By placing a strong emphasis on player development, the Thomas Dimitroff- and Dan Quinn-led Falcons have spent the last two years stockpiling young players with high ceilings. Here's a look at five such players who look ready to break out in 2017.
Grady Jarrett, DT
Super Bowl LI may go down as the game when Jarrett went from an up-and-comer to an established force. By tying the Super Bowl record in sacks (three), he showed the world what he can accomplish in Quinn's defense. The Clemson product was solid throughout the year, too, producing against the run and pass. About to enter his third year in the NFL, Jarrett has the experience, drive and confidence needed to become a premier nose tackle.
Austin Hooper, TE
Like Jarrett, Hooper shined in SBLI, catching three passes for 32 yards and a touchdown. He showed flashes of brilliance throughout his first NFL campaign, averaging 14.3 yards per catch in the regular season and reeling in two receptions of 40-plus yards. That production made him the No. 2 rookie tight end, according to Pro Football Focus.
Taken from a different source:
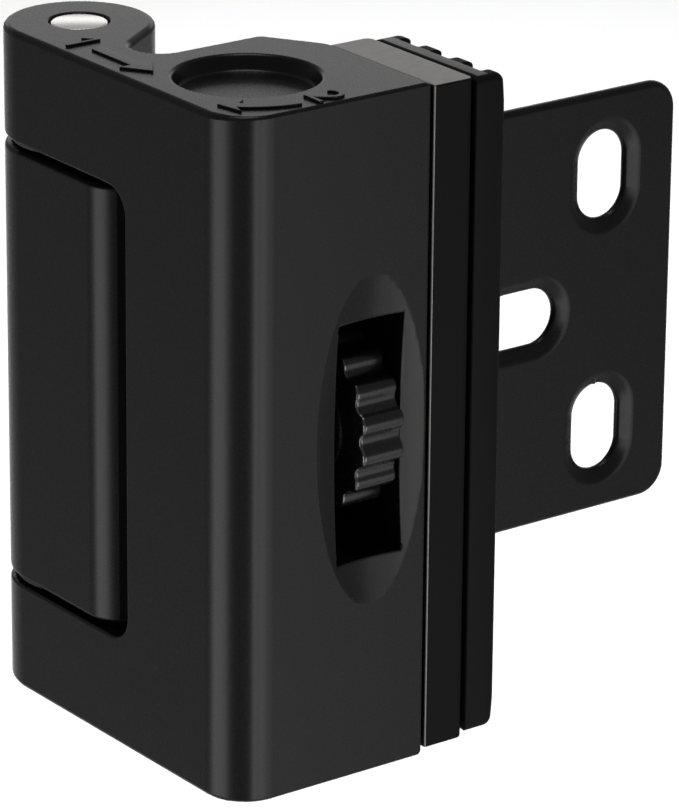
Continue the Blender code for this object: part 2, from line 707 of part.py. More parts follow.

Considering he played just two years at Stanford, the 6-foot-4, 248-pounder made a smooth transition to the pro ranks. With the right development, he could become Atlanta's No. 1 tight end in 2017.
De'Vondre Campbell, LB
Although the Falcons drafted Campbell in the fourth round, they weren't afraid to make him a starter from the get-go. The University of Minnesota alum used his size and football IQ to record 48 tackles, an interception and a forced fumble in 11 regular-season games. Now, with a strong understanding of the defensive playbook, he's in position to build on his success, learn from his mistakes and, alongside Deion Jones, solidify Atlanta's linebacking corps.
Justin Hardy, WR
Hardy showed a lot of promise during his first two years in the NFL, averaging over nine yards per catch and gaining 31 first downs. Atlanta's offense, which will not change its scheme in 2017, should continue to be a top-ranked unit, and Hardy, with a chance to move up the wide receiver depth chart, can help that happen with his reliable hands, aggressiveness and blocking ability.
Jalen Collins, CB
After Desmond Trufant was lost for the year with a shoulder injury, Collins stepped in and impressed as a starter at outside cornerback. In addition to breaking up nine passes, he forced three turnovers – two interceptions and a crucial fumble in the NFC Championship Game that he recovered in Atlanta's end zone. While Trufant's return could lessen Collins' role next season, his growth can help the Falcons put together more secondary depth than they've had in a long time.